> **BRIEF**
Write out again, unaltered, the lines from the start through the line containing "self.bump_in = None".
· · · · · · ·
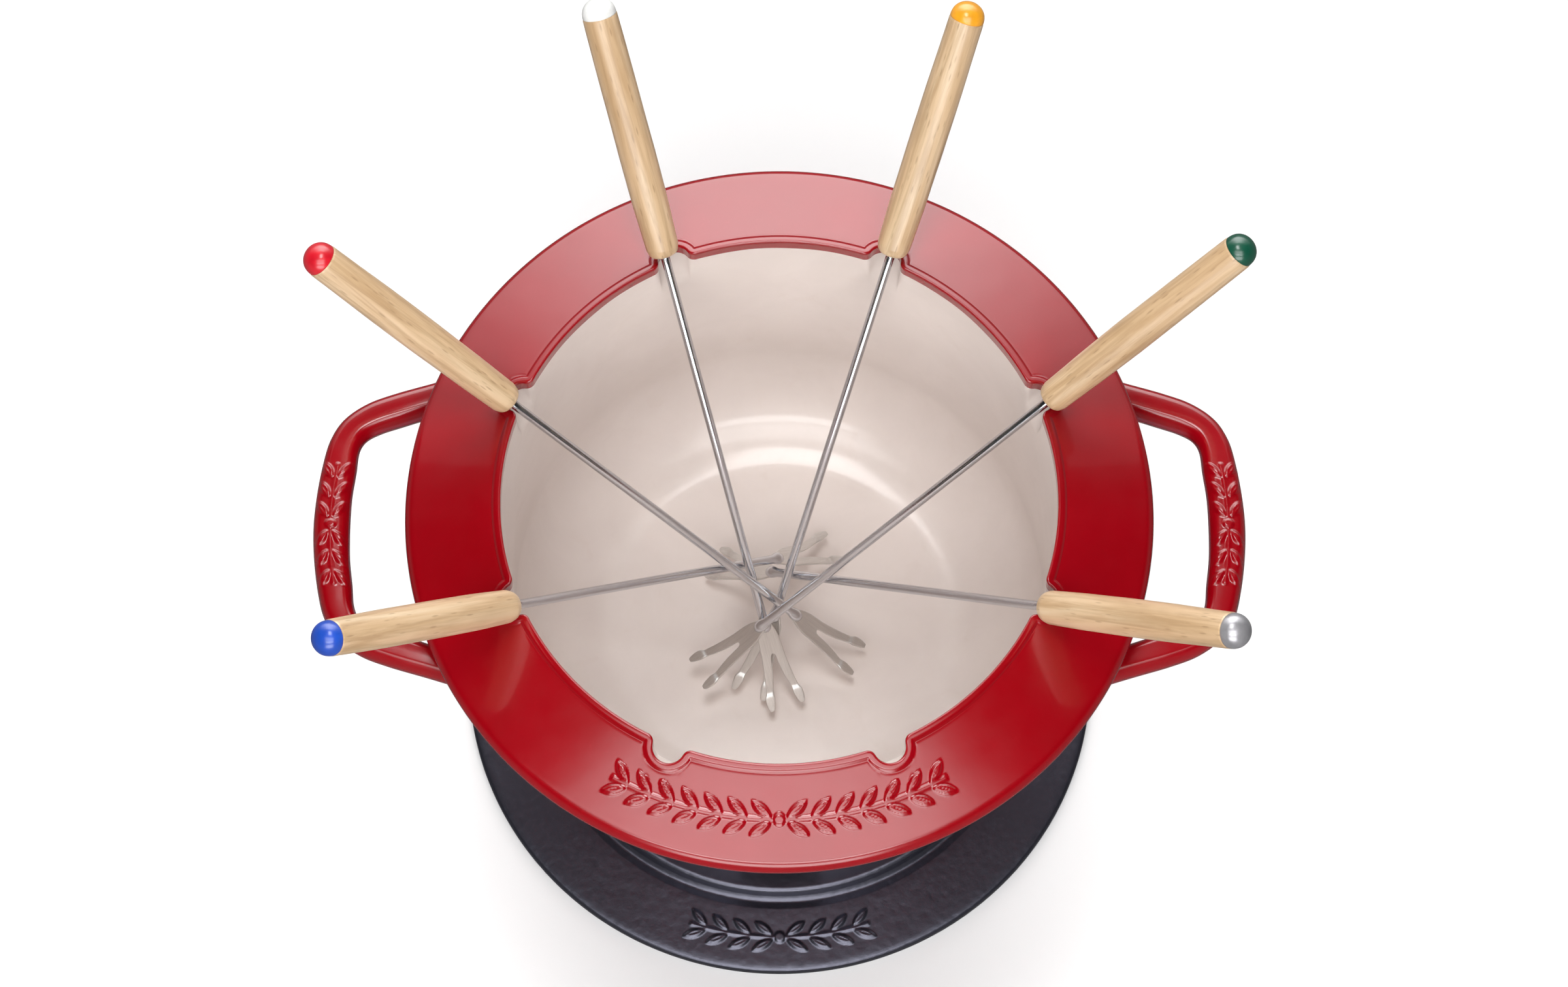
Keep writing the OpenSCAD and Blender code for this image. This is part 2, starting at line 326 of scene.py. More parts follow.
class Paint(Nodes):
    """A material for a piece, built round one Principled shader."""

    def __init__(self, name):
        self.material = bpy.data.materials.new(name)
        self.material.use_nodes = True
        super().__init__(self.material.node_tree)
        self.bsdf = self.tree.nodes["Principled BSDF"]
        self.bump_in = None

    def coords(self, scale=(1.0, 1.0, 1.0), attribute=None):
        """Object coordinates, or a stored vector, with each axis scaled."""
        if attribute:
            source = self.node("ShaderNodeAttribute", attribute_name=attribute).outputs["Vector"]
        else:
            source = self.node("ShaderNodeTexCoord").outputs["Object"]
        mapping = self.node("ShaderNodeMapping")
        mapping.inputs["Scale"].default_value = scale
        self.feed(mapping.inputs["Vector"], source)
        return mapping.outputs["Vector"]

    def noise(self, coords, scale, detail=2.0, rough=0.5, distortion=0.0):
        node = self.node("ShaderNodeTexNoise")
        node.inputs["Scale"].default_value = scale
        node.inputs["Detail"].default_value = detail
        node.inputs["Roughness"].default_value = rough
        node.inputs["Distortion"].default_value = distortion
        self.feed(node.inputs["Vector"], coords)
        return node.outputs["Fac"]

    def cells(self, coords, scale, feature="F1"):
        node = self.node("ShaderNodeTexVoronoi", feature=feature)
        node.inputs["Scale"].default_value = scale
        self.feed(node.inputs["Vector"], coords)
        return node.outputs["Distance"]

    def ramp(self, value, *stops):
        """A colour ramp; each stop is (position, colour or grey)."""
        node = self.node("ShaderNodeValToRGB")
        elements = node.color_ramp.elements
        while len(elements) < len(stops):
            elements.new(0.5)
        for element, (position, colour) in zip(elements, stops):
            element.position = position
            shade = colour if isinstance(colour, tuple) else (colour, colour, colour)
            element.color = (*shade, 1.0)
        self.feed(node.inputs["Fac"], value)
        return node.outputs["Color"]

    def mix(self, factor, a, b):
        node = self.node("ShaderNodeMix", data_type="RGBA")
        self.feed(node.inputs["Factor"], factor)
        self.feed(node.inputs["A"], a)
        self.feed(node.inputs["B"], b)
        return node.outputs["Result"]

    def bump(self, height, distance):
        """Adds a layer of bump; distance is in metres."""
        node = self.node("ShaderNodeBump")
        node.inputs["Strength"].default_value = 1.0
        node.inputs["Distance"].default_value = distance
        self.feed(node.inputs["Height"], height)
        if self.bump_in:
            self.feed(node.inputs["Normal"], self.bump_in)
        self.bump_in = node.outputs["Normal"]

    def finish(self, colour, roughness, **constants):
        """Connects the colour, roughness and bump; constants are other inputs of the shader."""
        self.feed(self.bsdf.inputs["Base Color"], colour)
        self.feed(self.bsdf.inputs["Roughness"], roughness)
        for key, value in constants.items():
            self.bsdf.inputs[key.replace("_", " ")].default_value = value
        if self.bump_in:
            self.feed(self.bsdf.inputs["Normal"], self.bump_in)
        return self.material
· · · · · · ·
> **CORRECT RESPONSE**
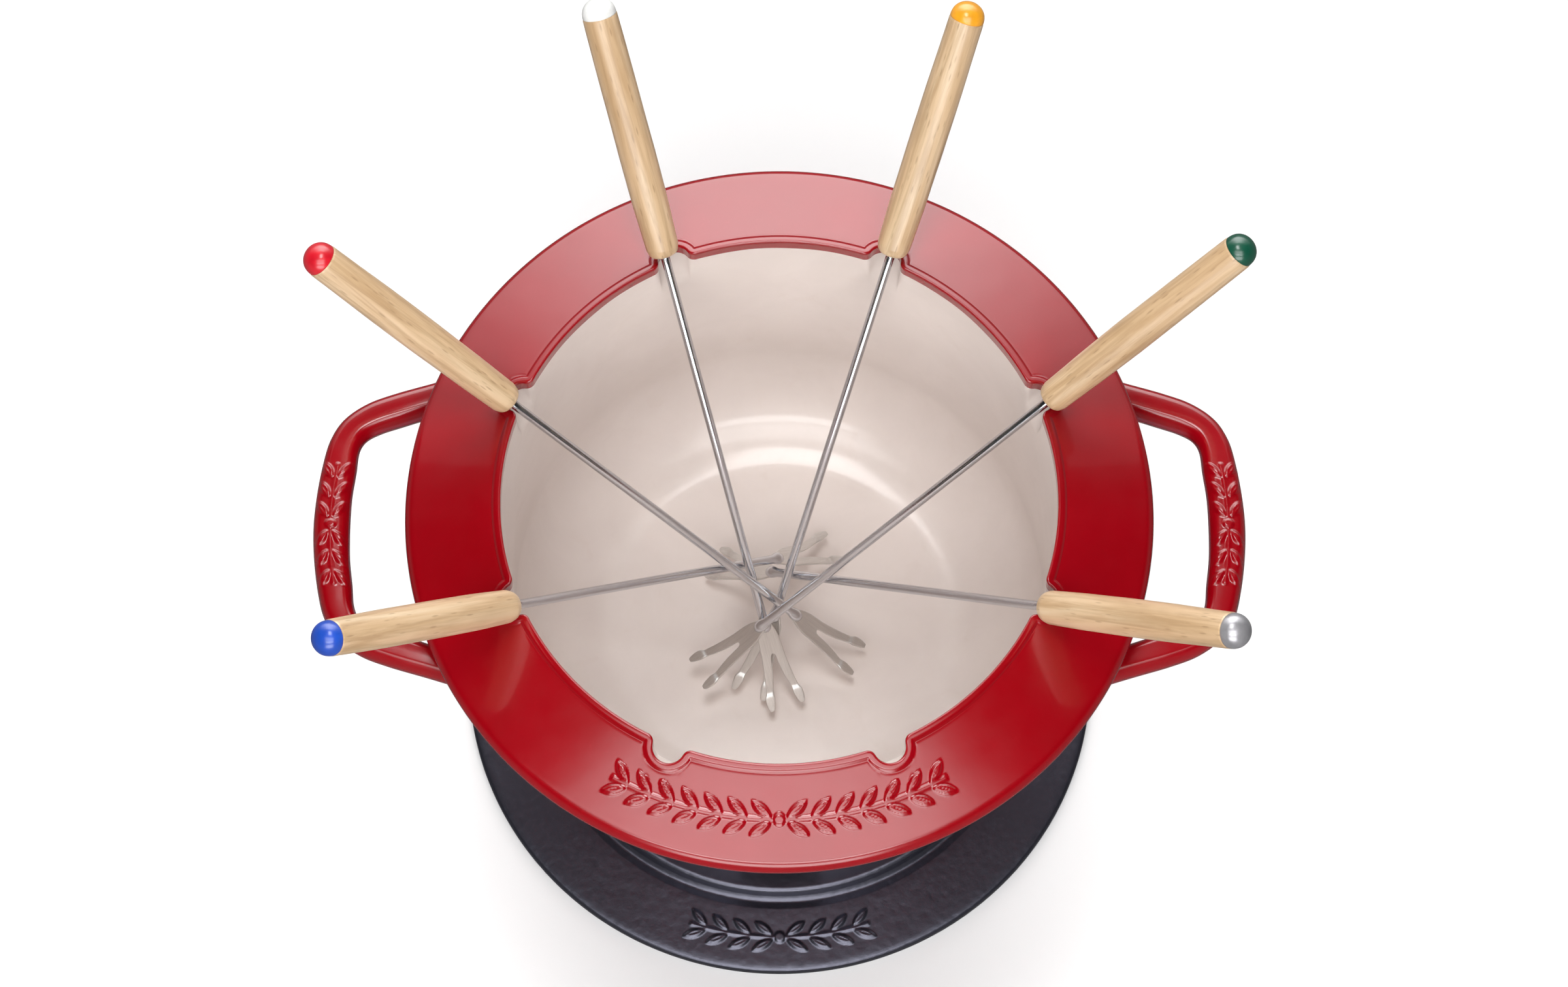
Keep writing the OpenSCAD and Blender code for this image. This is part 2, starting at line 326 of scene.py. More parts follow.
class Paint(Nodes):
    """A material for a piece, built round one Principled shader."""

    def __init__(self, name):
        self.material = bpy.data.materials.new(name)
        self.material.use_nodes = True
        super().__init__(self.material.node_tree)
        self.bsdf = self.tree.nodes["Principled BSDF"]
        self.bump_in = None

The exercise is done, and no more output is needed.